> [Given instruction]
Restate word for word the lines that begin the listing and end with the line holding "self.tree.nodes.clear()".
* * * * * * *
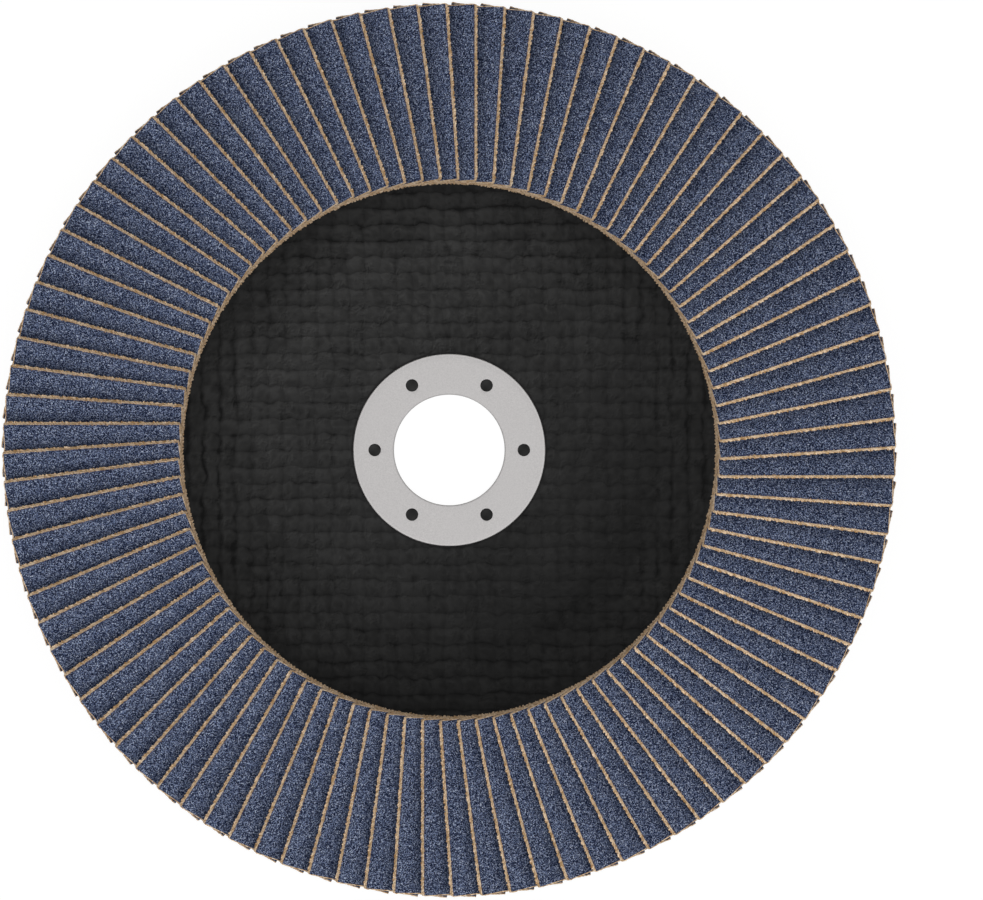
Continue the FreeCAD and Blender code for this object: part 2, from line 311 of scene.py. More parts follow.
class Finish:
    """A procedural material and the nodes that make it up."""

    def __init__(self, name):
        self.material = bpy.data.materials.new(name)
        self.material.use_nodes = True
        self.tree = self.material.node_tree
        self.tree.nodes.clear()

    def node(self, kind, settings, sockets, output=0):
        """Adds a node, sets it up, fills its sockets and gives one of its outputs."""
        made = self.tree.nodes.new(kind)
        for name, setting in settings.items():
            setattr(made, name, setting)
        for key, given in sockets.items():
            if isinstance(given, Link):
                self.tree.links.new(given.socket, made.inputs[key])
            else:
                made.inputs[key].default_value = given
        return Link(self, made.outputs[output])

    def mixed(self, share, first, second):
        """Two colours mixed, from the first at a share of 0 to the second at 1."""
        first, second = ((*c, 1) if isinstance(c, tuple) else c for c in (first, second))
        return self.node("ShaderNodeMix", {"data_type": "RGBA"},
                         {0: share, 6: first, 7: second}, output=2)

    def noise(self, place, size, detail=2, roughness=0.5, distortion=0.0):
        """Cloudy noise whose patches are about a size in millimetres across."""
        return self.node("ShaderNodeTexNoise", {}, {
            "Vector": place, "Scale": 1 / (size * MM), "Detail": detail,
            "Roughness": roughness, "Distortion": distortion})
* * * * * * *
> [Expected answer]
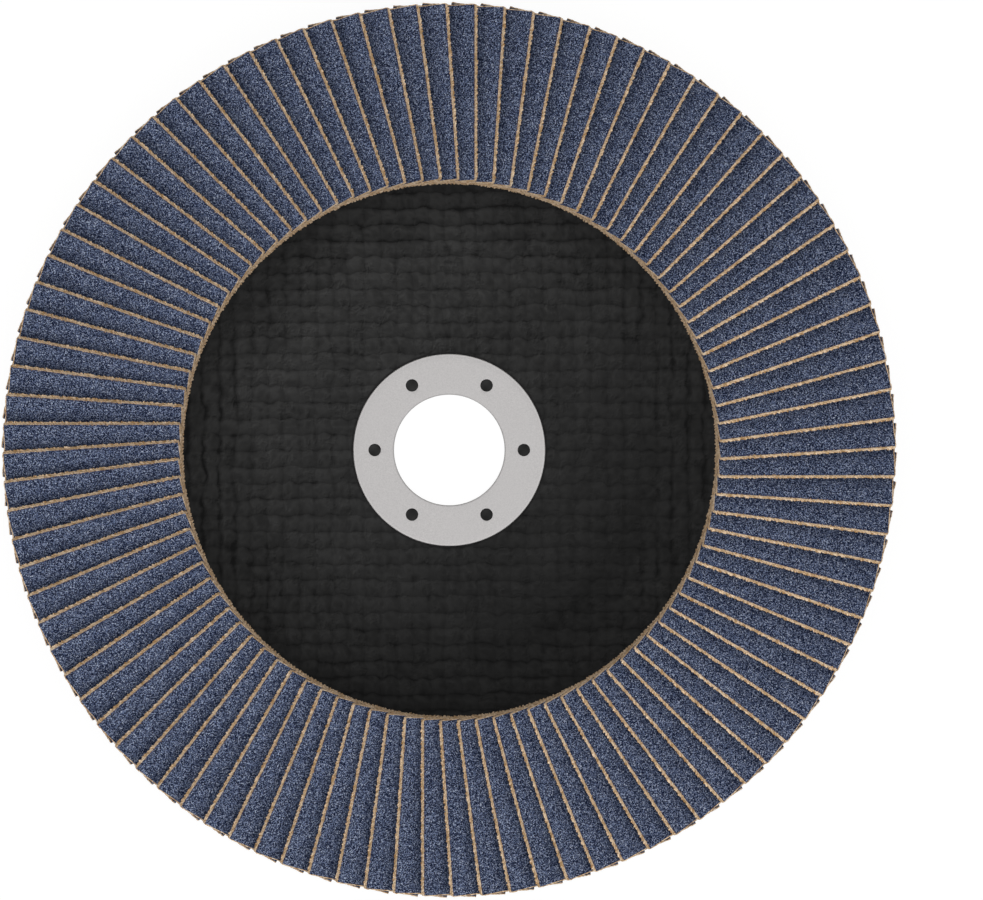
Continue the FreeCAD and Blender code for this object: part 2, from line 311 of scene.py. More parts follow.
class Finish:
    """A procedural material and the nodes that make it up."""

    def __init__(self, name):
        self.material = bpy.data.materials.new(name)
        self.material.use_nodes = True
        self.tree = self.material.node_tree
        self.tree.nodes.clear()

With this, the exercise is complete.